Wir starteten gestern Samstag-Mittag bei schönstem Wetter von Hugh Town auf St. Mary’s, Scilly Isles, mit dem Ziel «irgendwo an der Bretonischen Küste», z.B. in der Rivière de Tréguier. Angesagt waren 5-6Bft aus West und später Südwest, und vor allem trockenes, ja sogar sonniges bzw. sternklares Wetter. Und es passte grösstenteils wirklich so. Nur einzelne Schauerböen mit deutlich stärkerem Wind und Regengüssen störten ab und zu das sonst recht friedliche Bild. Wir konnten das Grosssegel den ganzen Weg schonen und die Genua zog uns brav südostwärts, wie geplant.
Erst nach Mitternacht wurde es allmählich kniffliger mit dem Schiffsverkehr. Wir kreuzten die Fahrspuren der Tanker und Frachtschiffe, die in der Traffic Separation Zone um Ouessant gefahren waren oder dorthin zielten. «Ok, bei dem reicht es uns knapp vorne durch wenn der Wind hält, und beim nächsten zielen wir zuerst auf ihn zu und dann knapp hinter ihm vorbei, dann sollte es beim übernächsten auch noch klappen…» Ungefähr so tönte es in den Nachtstunden an Bord. Ab und zu nahm der Skipper mit dem einen oder anderen Frachtschiff über Funk Kontakt auf und einzelne änderten ihren Kurs jeweils um 10-15 Grad, um uns auszuweichen. Bänz musste die eine Hälfte seiner Freiwache in jener Phase opfern – ich hatte die Nerven nicht, um diesen Hindernislauf in meiner Wache alleine durchzuführen. Zumal gelegentlich auch noch die grossen Fischereiboote irgendwo quer dazwischen fuhren. Und zuletzt kam uns noch ein Geisterfahrer auf der falschen Spur entgegen. Die RMS Neustadt aus Deutschland… ob die vielleicht dachten, hier würden die englischen Strassenseiten gelten?

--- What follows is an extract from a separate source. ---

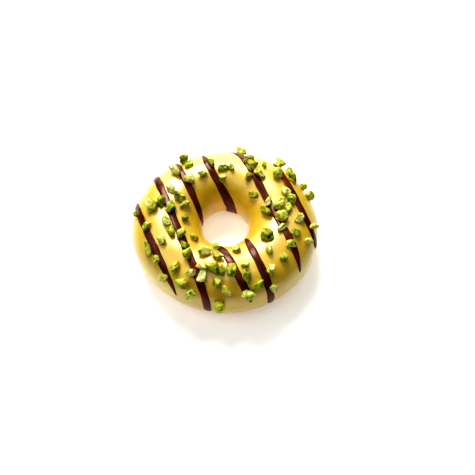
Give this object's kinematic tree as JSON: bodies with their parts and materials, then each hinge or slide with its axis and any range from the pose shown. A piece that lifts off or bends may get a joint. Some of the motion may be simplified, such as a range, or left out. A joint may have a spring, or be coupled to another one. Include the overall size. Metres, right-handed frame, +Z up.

Mit dem Morgengrauen kamen neue Schauer und die Bewölkung des nächsten Tiefs. Weil es gerade so gut lief, segelten wir am Tréguier Fluss vorbei und um die Ecke zur Ile de Bréhat. Davon hatte Bänz schon länger mal wieder geträumt.
Ganz nah an der Insel mit ihrem Schlösschen, direkt vor dem Badestrand, warfen wir den Anker, der sofort super griff. Im Reeds heissts «good holding ground». Wir lagen wunderbar, bis eine kleine Segeljacht der Glénans mit einer Familie mit Segellehrer sich nur wenige Meter daneben legte. Das ging so lange gut, bis der Wind auf die angesagten 5 Bft aus SW drehte und wir uns plötzlich viel zu nahe kamen. Die Familie tat uns Leid, aber wir waren trotzdem froh, dass sie den Anker bald hoben und sich aus dem Staub machten. Warum nur hatten sie sich so nah bei uns legen müssen? Dabei war dies der erste französische Skipper überhaupt, der uns nach der Länge unserer Ankerkette-/Leine gefragt hatte (es sind 45m draussen und Bänz ist 100% überzeugt, dass er hält).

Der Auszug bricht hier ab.